The recent report from the White House has left many in the cryptocurrency community disappointed, particularly as it failed to provide any significant updates regarding the strategic reserves of Bitcoin (BTC). Despite this, Bitcoin continues to show resilience in the market, supported by bullish technical signals and increased demand from exchange-traded funds (ETFs).

White House Report Lacks Clarity on Bitcoin Reserves

Advocates for Bitcoin had eagerly anticipated the White House’s July report on cryptocurrency policy, especially after hints earlier this year of a more favorable approach from the administration. In March, a presidential decree announced the establishment of a strategic Bitcoin reserve, drawing parallels to El Salvador’s bold accumulation strategy.

There were high expectations that this report would outline further measures to bolster the reserve or provide details on prospective government purchases of Bitcoin. However, the 166-page document only made a brief mention of the initiative, with its reference more of a recap than a roadmap for future expansion.

While the report included detailed proposals on regulatory measures, banking access, and tax reform, it notably did not clarify whether the U.S. would actively purchase Bitcoin as a strategic asset. This omission has left many in the crypto community feeling it was a lost opportunity, especially in light of Bitcoin’s rising prominence on the global asset stage.

Despite this setback, some experts viewed the report’s tone as a positive shift, indicating that Bitcoin is increasingly being discussed separately from other digital assets—a clear sign of its growing recognition.

Bitcoin’s Strong Performance Amid Political Ambiguity

Even in the absence of direct government support through reserve accumulation, Bitcoin’s performance remains robust. The cryptocurrency reached a historic high of around $123,000 on July 14. Following a minor correction, it has stabilized within a narrow range between $117,000 and $118,000, currently trading at approximately $118,383.

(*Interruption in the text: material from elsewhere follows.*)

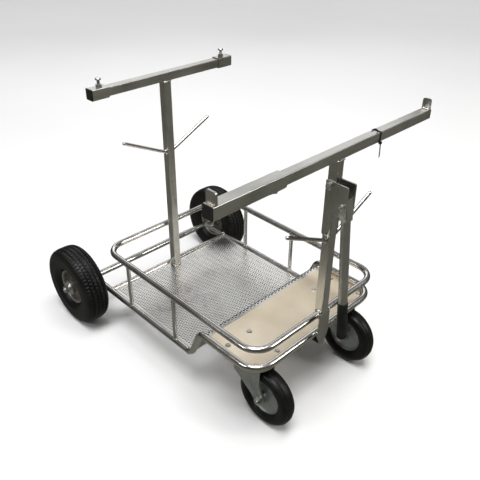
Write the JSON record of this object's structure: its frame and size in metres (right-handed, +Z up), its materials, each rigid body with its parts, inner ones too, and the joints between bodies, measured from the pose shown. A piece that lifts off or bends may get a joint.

This stable behavior stands in contrast to the larger cryptocurrency market, which has experienced more dramatic fluctuations. Speculation is mounting that Bitcoin may be poised for a significant upward movement. With low selling pressure and increasing institutional interest, any upward push could quickly gain momentum.

Furthermore, the recently enacted GENIUS Act has contributed to favorable conditions for Bitcoin by enhancing the accessibility of stablecoins. Although rates were not reduced in the most recent Federal Reserve decision, the stable macroeconomic environment appears to provide Bitcoin with room to recover independently.

ETF Inflows and Technical Signals Remain Bullish

The market structure continues to favor bullish sentiments. Bitcoin spot ETFs have seen massive inflows as of mid-July, with over $2 billion entering the market within just two days. BlackRock’s IBIT alone manages assets exceeding $80 billion, becoming one of the largest Bitcoin holders with approximately 1.4 million BTC, representing around 6.6% of the total supply.

From a technical standpoint, the MVRV ratio is currently near its 365-day average of 2.2, a historically significant level that often precedes major rallies. Additionally, tightening Bollinger Bands and a neutral RSI at 42.65 indicate there is still room for price expansion.

Looking ahead, technical analysis suggests that if Bitcoin surpasses the $119,900 mark, a rapid return to its historical high could follow. Trading volume also supports this bullish perspective, as Bitcoin’s trading volume surged by 12% in the past 24 hours, reaching $70.3 billion. This increasing activity, coupled with strong holding behavior from long-term investors, signals that upward pressure may intensify in the coming days.